Each line should be copied exactly.

**Supplied material:**
────────

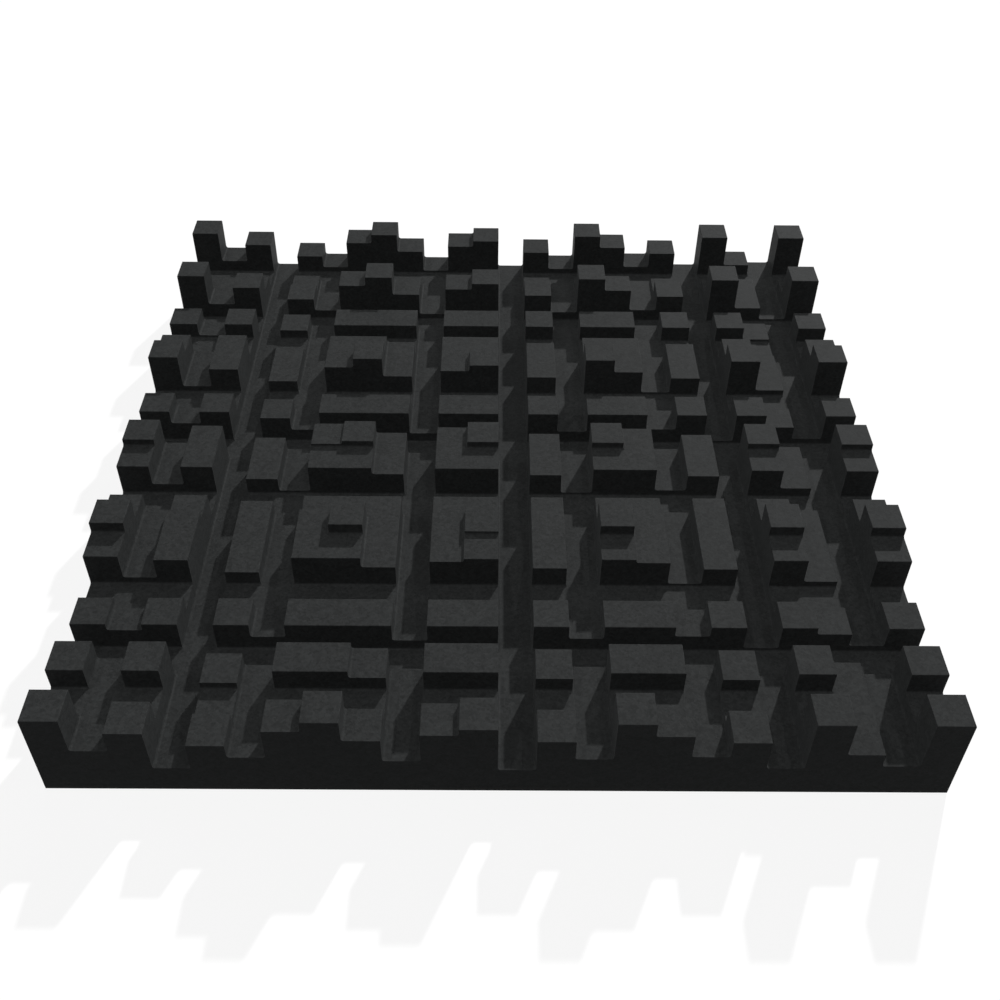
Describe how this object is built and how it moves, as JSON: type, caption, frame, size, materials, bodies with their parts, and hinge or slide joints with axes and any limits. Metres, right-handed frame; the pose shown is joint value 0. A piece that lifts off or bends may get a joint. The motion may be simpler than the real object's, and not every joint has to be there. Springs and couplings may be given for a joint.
{
  "type": "acoustic diffuser panel",
  "caption": "Square block of dark foam with a flat back and a face of square pillars and wells at stepped heights, which scatters sound from a wall or ceiling.",
  "frame": {"origin": "centre of the flat back", "axes": "+X to the right along the front edge, +Y to the back edge, +Z out of the stepped face"},
  "size_m": [0.595, 0.595, 0.0736],
  "materials": {
    "foam": "matt charcoal expanded polystyrene, cut surface with fine bead grain"
  },
  "bodies": {
    "root": {"diffuser_block": "foam"}
  },
  "joints": []
}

────────

**Correct answer:**
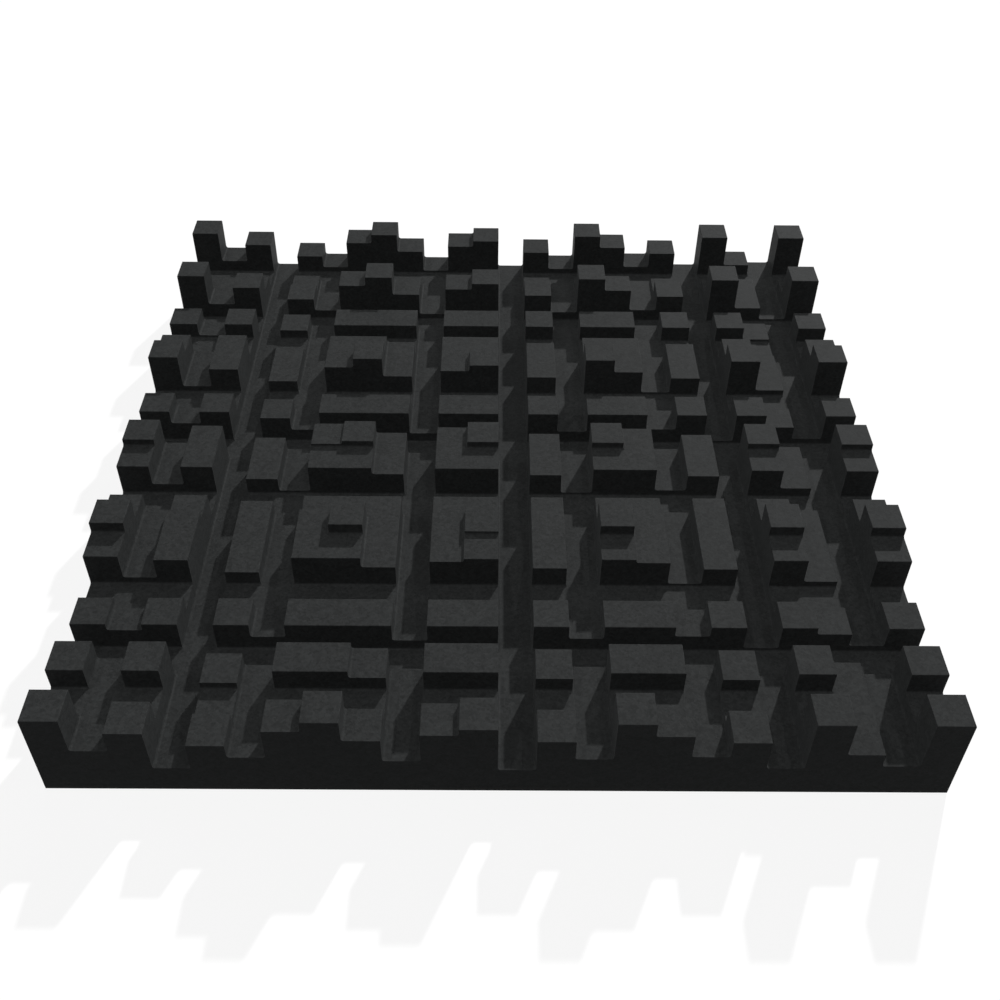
Describe how this object is built and how it moves, as JSON: type, caption, frame, size, materials, bodies with their parts, and hinge or slide joints with axes and any limits. Metres, right-handed frame; the pose shown is joint value 0. A piece that lifts off or bends may get a joint. The motion may be simpler than the real object's, and not every joint has to be there. Springs and couplings may be given for a joint.
{
  "type": "acoustic diffuser panel",
  "caption": "Square block of dark foam with a flat back and a face of square pillars and wells at stepped heights, which scatters sound from a wall or ceiling.",
  "frame": {"origin": "centre of the flat back", "axes": "+X to the right along the front edge, +Y to the back edge, +Z out of the stepped face"},
  "size_m": [0.595, 0.595, 0.0736],
  "materials": {
    "foam": "matt charcoal expanded polystyrene, cut surface with fine bead grain"
  },
  "bodies": {
    "root": {"diffuser_block": "foam"}
  },
  "joints": []
}